Pit Bosses and Upper Managers

It isn’t difficult for a woman to get a job as a croupier. In many cases it’s relatively easy. But it is difficult for a woman to be promoted to the position of pit boss, which overseas and manages an entire section of the casino. Wynn executive Debra Nutton became a pit boss during the early 1980s, a time when most Vegas casinos only hired women to work as cocktail waitresses. She recalls: “All I wanted to do is work at The Mirage…They hired 27 pit managers; I was the only female.”
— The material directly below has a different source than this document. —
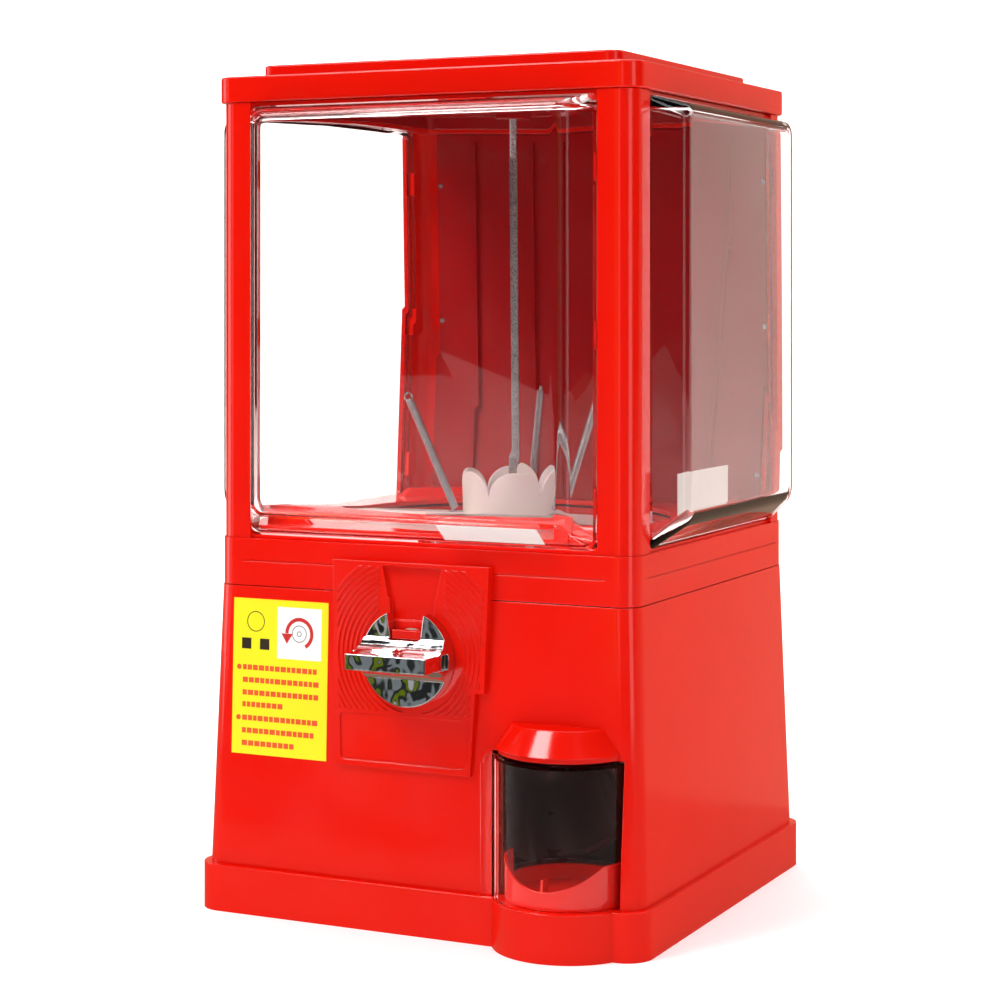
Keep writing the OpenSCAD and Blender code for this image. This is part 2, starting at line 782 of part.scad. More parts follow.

Things started to change in the early 1980s when New Jersey made gambling news by passing a law that Atlantic City casinos must have at least a 43/57 percent female/male ratio on their casino staffs. This increased opportunities available to women, some of which started as croupiers and moved up to become pit bosses and corporate executives. The same trend occurred in Las Vegas, and currently 51 percent of casino staff members in the city are women. While things have improved significantly, there remains a major gender gap in casino management. According to Nutton: “There is definite room for improvement here. The dis¬parity grows as you move up.”